During that telephone call, Mrs Pastor told the Mrs Dada-Balami that the appellants would refund the fee paid subject to retention for work done.
Mrs Pastor wrote to Mrs Dada-Balami a letter dated 23rd May 2002 setting out the position.
The respondent decided that the appellants are in breach of Code paragraph 9(a) and Rule 15(a). The respondent argues that the appellants did not warn Mrs Dada-Balami at the meeting on 10th May 2002 that if she changed her mind and cancelled the fixed fee contract, she would have to pay a different lesser fee for work done on her behalf.
The appellants say that no client had ever acted in this way before. On 10th May 2002 they had no reason to suppose that Mrs Dada-Balami might change her mind and cancel the contract. Such had never happened before. The fixed Fee was the only fee contemplated and agreed.
The appellants told us that there had been times in the past when they had been instructed to process an appeal for a fixed fee, that their preliminary paper work had achieved the desired result without the need to attend an appeal hearing and that, in those circumstances, they had felt honour bound to refund part of the agreed fixed fee. This they had done without complaint.

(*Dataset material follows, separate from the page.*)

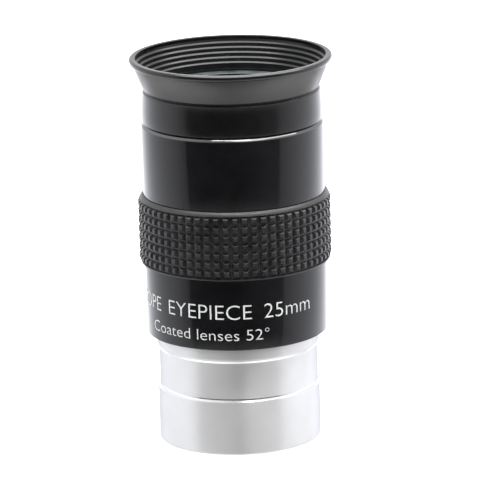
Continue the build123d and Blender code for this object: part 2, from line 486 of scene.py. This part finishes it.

We are sure that when the fee was agreed on 10th May 2002 neither party had any reason to suppose that Mrs Dada-Balami would change her mind and cancel the fixed fee agreement. Mrs Dada-Balami then had no intention to abandon any appeal. The appellants had no reason to think such might occur. The parties agreed a fixed Fee for the work to be done. The fixed Fee was the only fee agreed between the parties. There was no breach of Rule 15. The appellants fully explained their services and their responsibilities. They explained Mrs Dada-Balami’s responsibility to pay the fixed fee as agreed. There was no breach of Code paragraph 9(a).
Mrs Dada-Balami cancelled the agreement and asked for the return of all the monies paid. When such was refused, she complained to the respondent. We feel that her request for return of all monies paid was without merit.
12 March 2003 His Honour Judge Cripps.